Thanks a lot for the insight.
It may well be that his books are getting good reviews because he worked with a talented editor at his publishing company. Financial success is not the only kind of success, and a change in his Amazon rankings doesn’t mean he turned away from his readers.
There are many pros and cons to working with publishers, even with all the changes we’ve seen. It’s not an open-and-shut case either way, and you certainly can’t say that he made a mistake just because his ranking is now lower at one store, however large.
I speak, by the way, as someone who publishes both with a traditional publisher, and as an indie publisher with my backlist. I’m far from alone in pursuing this avenue; just take a look at http://www.backlistebooks.com to some well-known authors who are going indie and traditional at the same time.
I look at it this way (having done both). As an indie, you are working directly for your customers, the readers.

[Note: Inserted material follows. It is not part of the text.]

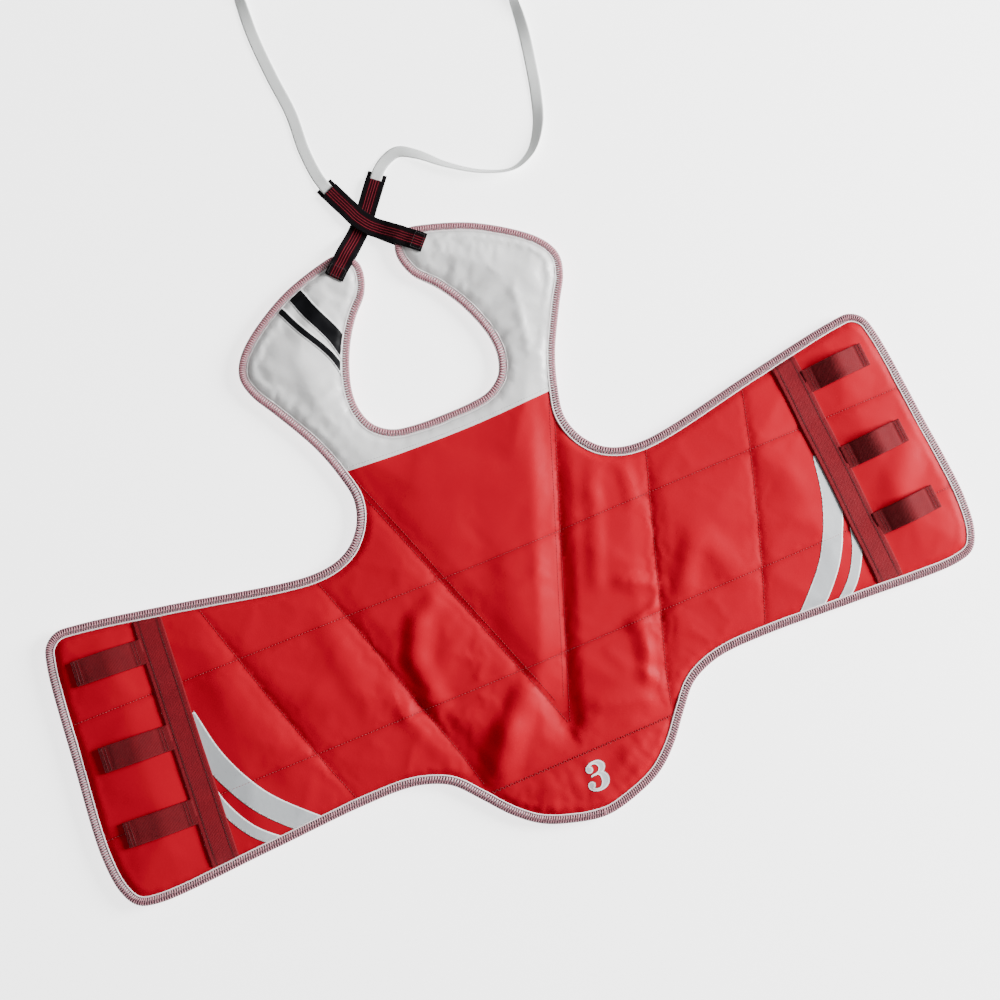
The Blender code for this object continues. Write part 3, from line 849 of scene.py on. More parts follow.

As a big-league author, you are a temporary contract employee for a company or corporation whose decisions are primarily driven by the needs of the entity, which often means the shareholders.
Writers should do what makes them happy, which isn’t necessarily the most money or even the most readers. But one thing I absolutely agree with is that many e-book readers are now fully aware of their power and influence and freedom of choice.
Scott Nicholson
rX from the garden is NOT free.
Offers come and offers go. If you subscribe to the blog (top right – there’s a button/link) then you can get informaed when new offers come out. Some offers go in a few hours and some stay for weeks.
I’ve known John for a few years now, hell, I even read The Grove in its infancy. He is nowhere near being a sell-out and dodging his readers. I wished we all could have his luck.
Nothing against him. Just his strategy.